** Start DATA SHOWN **

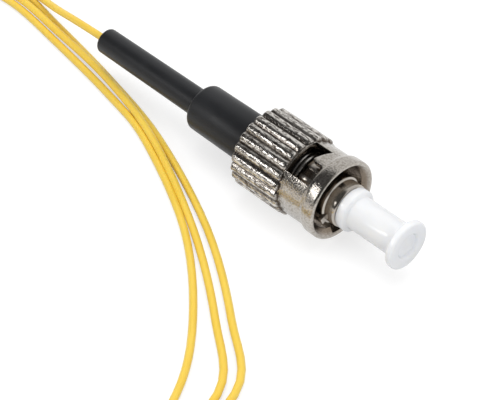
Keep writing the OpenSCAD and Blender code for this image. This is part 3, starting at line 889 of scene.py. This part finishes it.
# %% World and lamps
world = bpy.data.worlds.new("studio")
bpy.context.scene.world = world
world.use_nodes = True
tree = world.node_tree
background = tree.nodes["Background"]
TO_BRIGHT_SIDE = (0, 0.961, -0.276)  # level and away from the camera, tipped down by 16 degrees
DIFFUSE_LEVEL = 0.62  # what matt surfaces get from all round
direction = add_node(tree, "ShaderNodeTexCoord")
far_side = add_node(
    tree, "ShaderNodeVectorMath", {0: direction.outputs["Generated"], 1: TO_BRIGHT_SIDE},
    operation="DOT_PRODUCT")
room = add_node(tree, "ShaderNodeMapRange", {
    "Value": far_side.outputs["Value"], "From Min": -0.2, "From Max": 0.15, "To Min": 0.09, "To Max": 0.95},
    interpolation_type="SMOOTHSTEP")
rays = add_node(tree, "ShaderNodeLightPath")
soft_or_mirrored = add_node(
    tree, "ShaderNodeMix", {0: rays.outputs["Is Glossy Ray"], 2: DIFFUSE_LEVEL, 3: room.outputs["Result"]},
    data_type="FLOAT")
strength = add_node(
    tree, "ShaderNodeMath", {0: soft_or_mirrored.outputs[0], 1: rays.outputs["Is Camera Ray"]},
    operation="MAXIMUM")
background.inputs["Color"].default_value = (1, 1, 1, 1)
tree.links.new(strength.outputs[0], background.inputs["Strength"])
print("world", world.name, "with its bright side toward", TO_BRIGHT_SIDE)

# %% [markdown]
# Four plain lamps light the connector. A large one overhead gives the level light, and a
# small one from the front left draws the crisp line along the cap. A broader one below it
# lifts the near side of the boot and the ribs. The last fills the cap's end. The overhead
# and the end lamps don't show in polished metal.

# %% Lamps

def soft_lamp(name, at, size, watts, aim=(0, 0, 3), size_y=None):
    """A rectangular lamp, placed in millimetres, that faces a point."""
    data = bpy.data.lights.new(name, "AREA")
    data.shape = "RECTANGLE"
    data.size = size * MM
    data.size_y = (size_y or size) * MM
    data.energy = watts
    lamp = bpy.data.objects.new(name, data)
    lamp.location = Vector(at) * MM
    lamp.rotation_euler = (Vector(aim) - Vector(at)).to_track_quat("-Z", "Y").to_euler()
    bpy.context.scene.collection.objects.link(lamp)
    return lamp


overhead = soft_lamp("top_softbox", (-40, 40, 320), 260, 0.5)
overhead.visible_glossy = False
soft_lamp("key_lamp", (-207, -275, 203), 55, 0.14)
soft_lamp("low_front_lamp", (-150, -300, 150), 100, 0.13, aim=(-10, 0, 4))
nose_fill = soft_lamp("nose_fill", (300, -120, 120), 160, 0.28)
nose_fill.visible_glossy = False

** End DATA SHOWN **

◆ REQUEST ◆
From the preceding material, extract every line exactly.

◆ SOLVED EXERCISE ◆
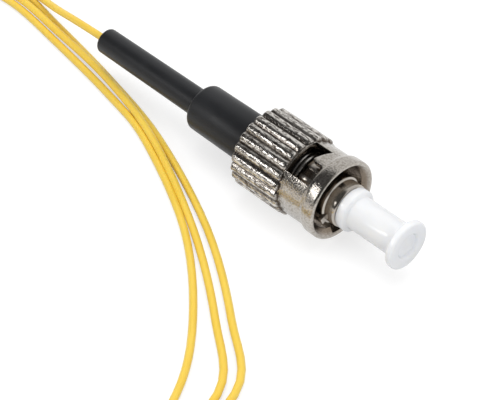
Keep writing the OpenSCAD and Blender code for this image. This is part 3, starting at line 889 of scene.py. This part finishes it.
# %% World and lamps
world = bpy.data.worlds.new("studio")
bpy.context.scene.world = world
world.use_nodes = True
tree = world.node_tree
background = tree.nodes["Background"]
TO_BRIGHT_SIDE = (0, 0.961, -0.276)  # level and away from the camera, tipped down by 16 degrees
DIFFUSE_LEVEL = 0.62  # what matt surfaces get from all round
direction = add_node(tree, "ShaderNodeTexCoord")
far_side = add_node(
    tree, "ShaderNodeVectorMath", {0: direction.outputs["Generated"], 1: TO_BRIGHT_SIDE},
    operation="DOT_PRODUCT")
room = add_node(tree, "ShaderNodeMapRange", {
    "Value": far_side.outputs["Value"], "From Min": -0.2, "From Max": 0.15, "To Min": 0.09, "To Max": 0.95},
    interpolation_type="SMOOTHSTEP")
rays = add_node(tree, "ShaderNodeLightPath")
soft_or_mirrored = add_node(
    tree, "ShaderNodeMix", {0: rays.outputs["Is Glossy Ray"], 2: DIFFUSE_LEVEL, 3: room.outputs["Result"]},
    data_type="FLOAT")
strength = add_node(
    tree, "ShaderNodeMath", {0: soft_or_mirrored.outputs[0], 1: rays.outputs["Is Camera Ray"]},
    operation="MAXIMUM")
background.inputs["Color"].default_value = (1, 1, 1, 1)
tree.links.new(strength.outputs[0], background.inputs["Strength"])
print("world", world.name, "with its bright side toward", TO_BRIGHT_SIDE)

# %% [markdown]
# Four plain lamps light the connector. A large one overhead gives the level light, and a
# small one from the front left draws the crisp line along the cap. A broader one below it
# lifts the near side of the boot and the ribs. The last fills the cap's end. The overhead
# and the end lamps don't show in polished metal.

# %% Lamps

def soft_lamp(name, at, size, watts, aim=(0, 0, 3), size_y=None):
    """A rectangular lamp, placed in millimetres, that faces a point."""
    data = bpy.data.lights.new(name, "AREA")
    data.shape = "RECTANGLE"
    data.size = size * MM
    data.size_y = (size_y or size) * MM
    data.energy = watts
    lamp = bpy.data.objects.new(name, data)
    lamp.location = Vector(at) * MM
    lamp.rotation_euler = (Vector(aim) - Vector(at)).to_track_quat("-Z", "Y").to_euler()
    bpy.context.scene.collection.objects.link(lamp)
    return lamp


overhead = soft_lamp("top_softbox", (-40, 40, 320), 260, 0.5)
overhead.visible_glossy = False
soft_lamp("key_lamp", (-207, -275, 203), 55, 0.14)
soft_lamp("low_front_lamp", (-150, -300, 150), 100, 0.13, aim=(-10, 0, 4))
nose_fill = soft_lamp("nose_fill", (300, -120, 120), 160, 0.28)
nose_fill.visible_glossy = False